Problem to solve:
Below are some records. Say how many of their lines contain the string "joints", and give nothing but the number.

Material shown:
┄┄┄┄┄┄
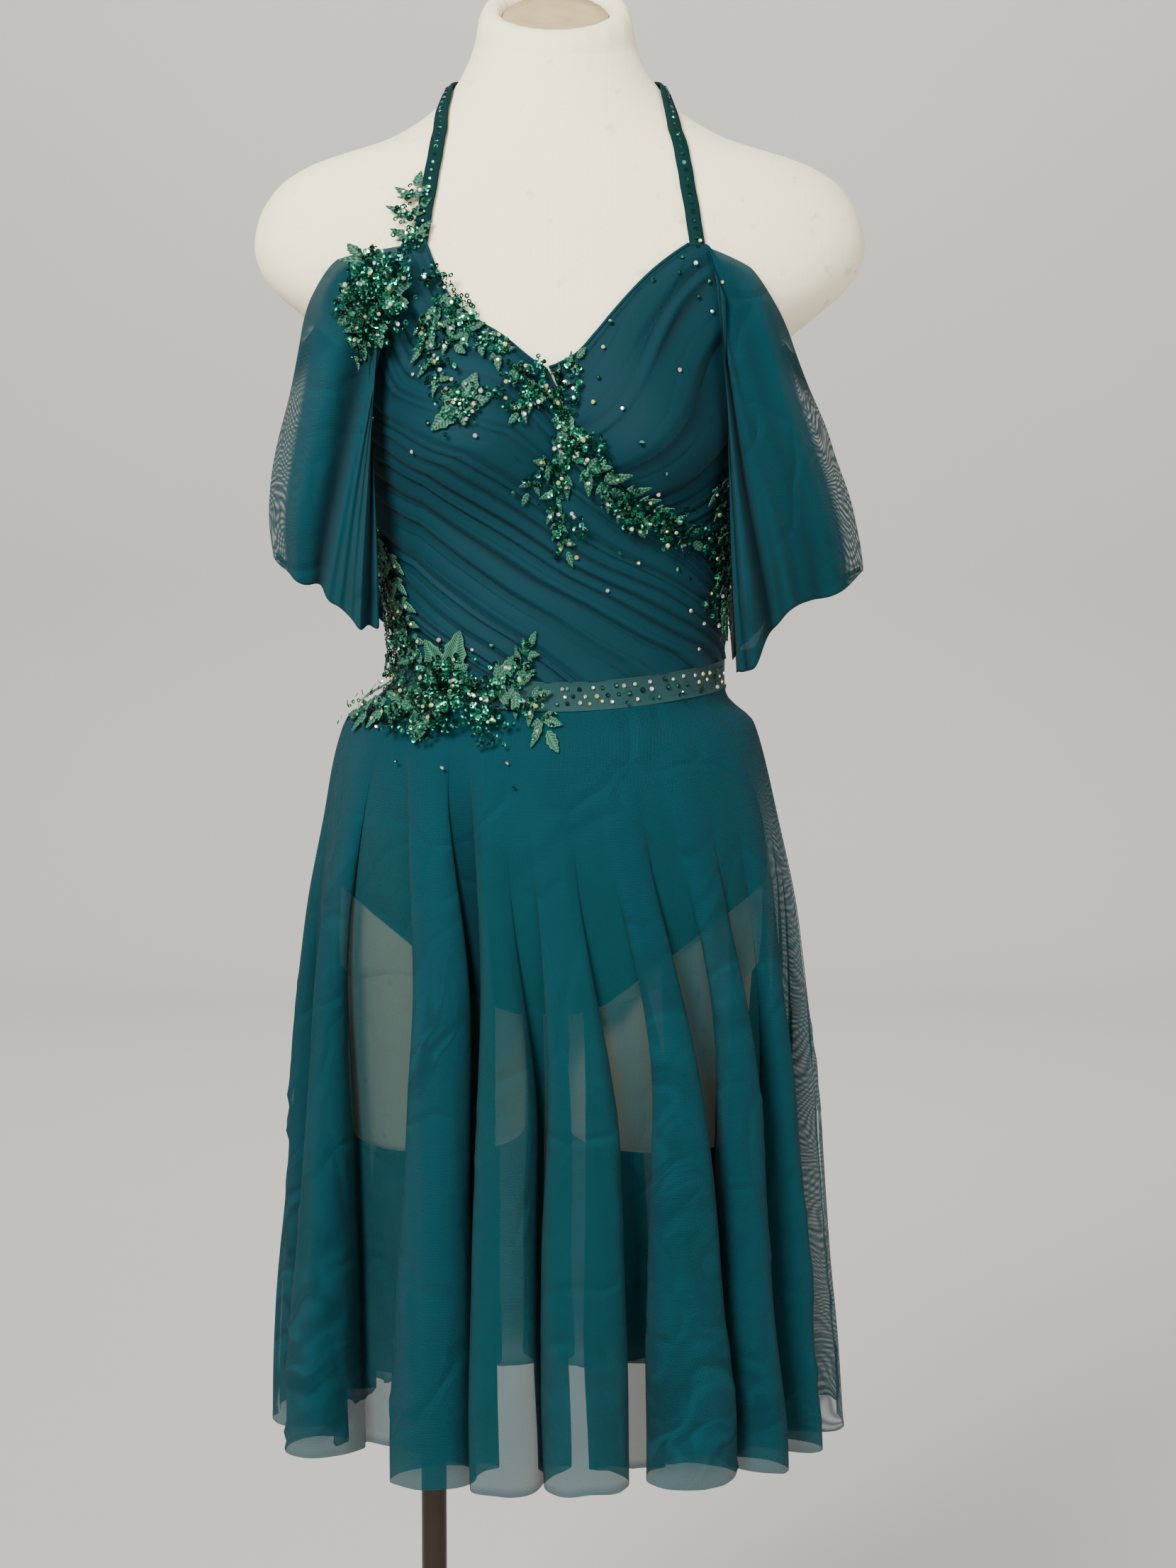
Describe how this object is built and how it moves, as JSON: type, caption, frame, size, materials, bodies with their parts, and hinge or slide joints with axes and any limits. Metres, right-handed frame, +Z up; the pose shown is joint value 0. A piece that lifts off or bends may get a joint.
┄┄┄┄┄┄
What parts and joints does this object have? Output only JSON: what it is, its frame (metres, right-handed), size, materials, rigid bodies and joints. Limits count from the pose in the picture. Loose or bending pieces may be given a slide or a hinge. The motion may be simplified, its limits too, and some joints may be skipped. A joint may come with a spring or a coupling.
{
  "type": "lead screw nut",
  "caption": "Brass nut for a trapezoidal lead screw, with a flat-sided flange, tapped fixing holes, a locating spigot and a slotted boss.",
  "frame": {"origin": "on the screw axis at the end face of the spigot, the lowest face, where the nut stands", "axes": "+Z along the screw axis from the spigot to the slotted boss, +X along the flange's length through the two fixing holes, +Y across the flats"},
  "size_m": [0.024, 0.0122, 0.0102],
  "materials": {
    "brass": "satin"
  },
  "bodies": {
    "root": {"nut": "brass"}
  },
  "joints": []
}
┄┄┄┄┄┄
Task answer:
3